Het programma Recreatie om de Stad (RodS) Utrecht draagt bij aan een samenhangende recreatieve groenstructuur op fietsafstand rond de stad Utrecht. Daarmee bieden we aantrekkelijke, gevarieerde groene gebieden om te recreëren. In 2015 is vanuit dit programma het Parkbos de Haar grotendeels aangelegd. Onderdelen hiervan zijn een landelijke boomplantcampagne van Natuurmonumenten (ruim 32.000 bomen) en de realisatie van het Geboortebos, 200 bomen geplant in november ter uitvoering van de PS-motie Plant een Boom. De oplevering van het project (70 ha met diverse voorzieningen, 4,7 km paden) is begin 2016, de opening voor publiek in het voorjaar 2016. Zie voor meer projecten overige resultaten.
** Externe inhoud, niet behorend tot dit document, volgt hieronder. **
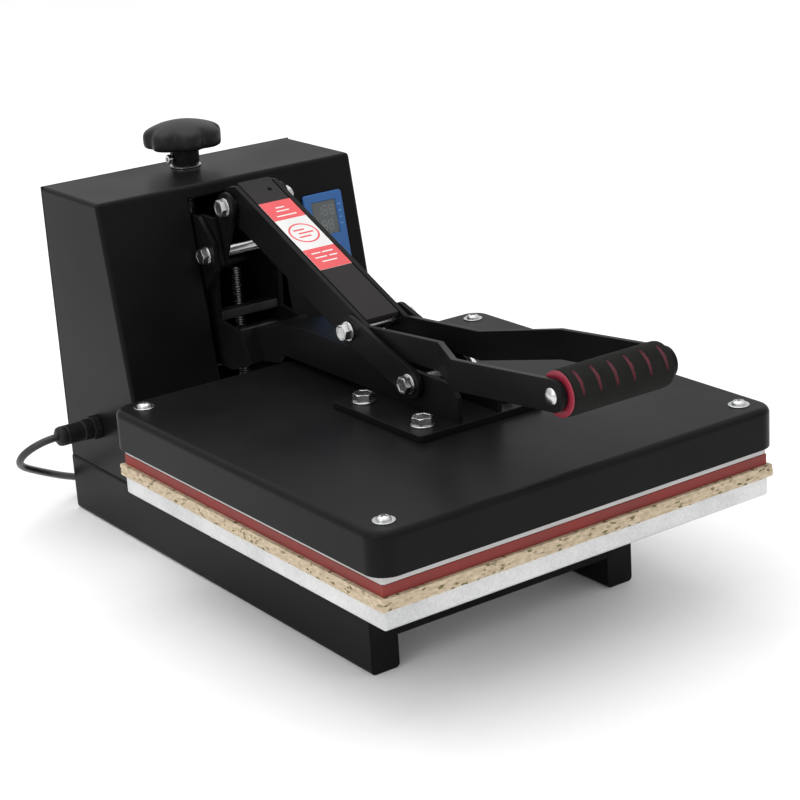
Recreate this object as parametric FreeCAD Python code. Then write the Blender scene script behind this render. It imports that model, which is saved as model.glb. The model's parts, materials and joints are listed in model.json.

Geboortebos met 200 bomen door ouders geplant |
Op vrijdag 13 november hebben 200 ouders een boom geplant voor hun baby in het Geboortebos in Parkbos de Haar in Haarzuilens. Dit deden zij samen met beheerder Udo Hassefras van Natuurmonumenten en gedeputeerde Bart Krol van de provincie Utrecht. Zij openden het Geboortebos in aanwezigheid van de vele enthousiaste ouders, grootouders en natuurlijk heel veel kinderen. De ouders krijgen de boom in het Geboortebos aangeboden door de provincie Utrecht. ‘Deze mooie, jonge boompjes groeien uit tot een groot bos. Een bos waar kinderen kunnen spelen, struinen en ravotten’, aldus Krol. ‘Oftewel een plek die uitnodigt om de natuur te beleven, samen met familie en vrienden’. Het wordt een knusse plek met een picknickbank omringd door deze 200 bomen. Het Geboortebos is een onderdeel van Parkbos de Haar. |
Het Europese Plattelandsontwikkelings Programma (POP2) is bedoeld om de concurrentiekracht van de land- en bosbouw te verbeteren, natuur en milieu te beheren en de leefkwaliteit van het platteland te verbeteren. Op 31 december 2015 is de uitvoeringsperiode van POP2 definitief gesloten. In 2016 wordt de uitvoering van het POP2 landelijk geëvalueerd. Vanuit dit Europese fonds is ca. € 19 mln. geïnvesteerd in het landelijk gebied van onze provincie, vooral voor innovatie in de landbouw, maatregelen ter verbetering van de waterkwaliteit en voor agrarisch natuurbeheer. De Europese Commissie heeft 13 februari 2015 het derde Plattelands Ontwikkelingsprogramma 2014-2020 (POP3) goedgekeurd, waarin voor de provincie Utrecht een bedrag van 40 miljoen euro beschikbaar is. Dit biedt kansen voor agrarisch natuurbeheer en innovatie in de agrarische sector. De voorbereidingen voor POP3 zijn in 2015 afgerond. Een belangrijk deel van de verplichte provinciale cofinanciering voor POP3 financieren we vanuit het meerjarenprogramma AVP. Plattelandsontwikkeling van onderaf (ook wel bekend als LEADER) krijgt met het geld ook een nieuwe impuls: het gaat dan om projecten die vanuit plattelandsondernemers ontstaan en die bijdragen aan de leefbaarheid, vitaliteit en kwaliteit van het landelijk gebied. Vanuit dit programma zijn in 2015 twee ‘Lokale Actiegroepen’ gestart. GS hebben hun plannen voor de komende jaren goedgekeurd. Er komt zo ook meer aandacht voor een goede verbinding tussen stad en land. Dat draagt bij aan een provincie waarin het aantrekkelijk wonen en recreëren is.